Apple Must Halt Non-App Store Sales Commissions, Judge Says

1 day 12 hours ago
Apple violated a court order requiring it to open up the App Store to third-party payment options and must stop charging commissions on purchases outside its software marketplace, a federal judge said in a blistering ruling that referred the company to prosecutors for a possible criminal probe. From a report: U.S. District Judge Yvonne Gonzalez Rogers sided Wednesday with "Fortnite" maker Epic Games over its allegation that the iPhone maker failed to comply with an order she issued in 2021 after finding the company engaged in anticompetitive conduct in violation of California law. Gonzalez Rogers also referred the case to federal prosecutors to investigate whether Apple committed criminal contempt of court for flouting her 2021 ruling. The U.S. attorney's office in San Francisco declined to comment. The changes the company must now make could put a sizable dent in the double-digit billions of dollars in revenue the App Store generates each year.
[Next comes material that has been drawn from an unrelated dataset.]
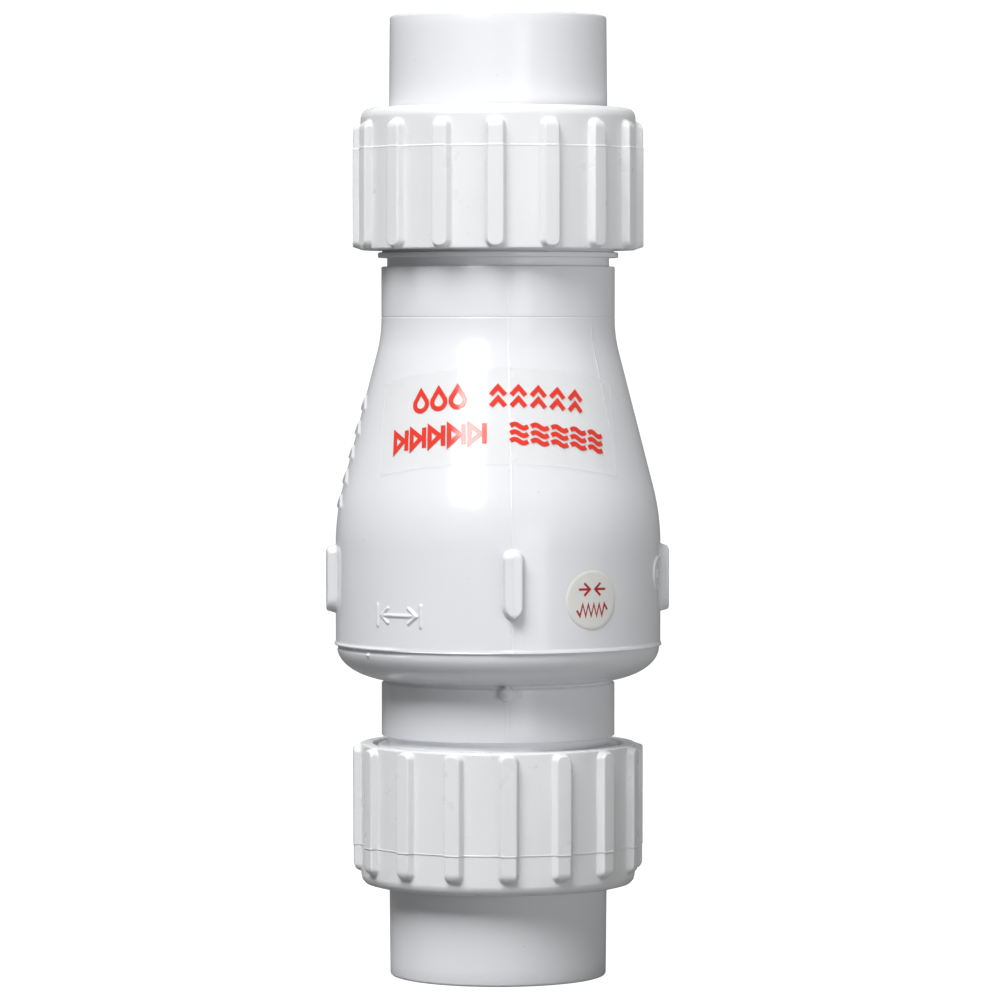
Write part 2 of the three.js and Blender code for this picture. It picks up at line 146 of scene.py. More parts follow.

The judge's order [PDF]: Apple willfully chose not to comply with this Court's Injunction. It did so with the express intent to create new anticompetitive barriers which would, by design and in effect, maintain a valued revenue stream; a revenue stream previously found to be anticompetitive. That it thought this Court would tolerate such insubordination was a gross miscalculation. As always, the cover-up made it worse. For this Court, there is no second bite at the apple. It Is So Ordered.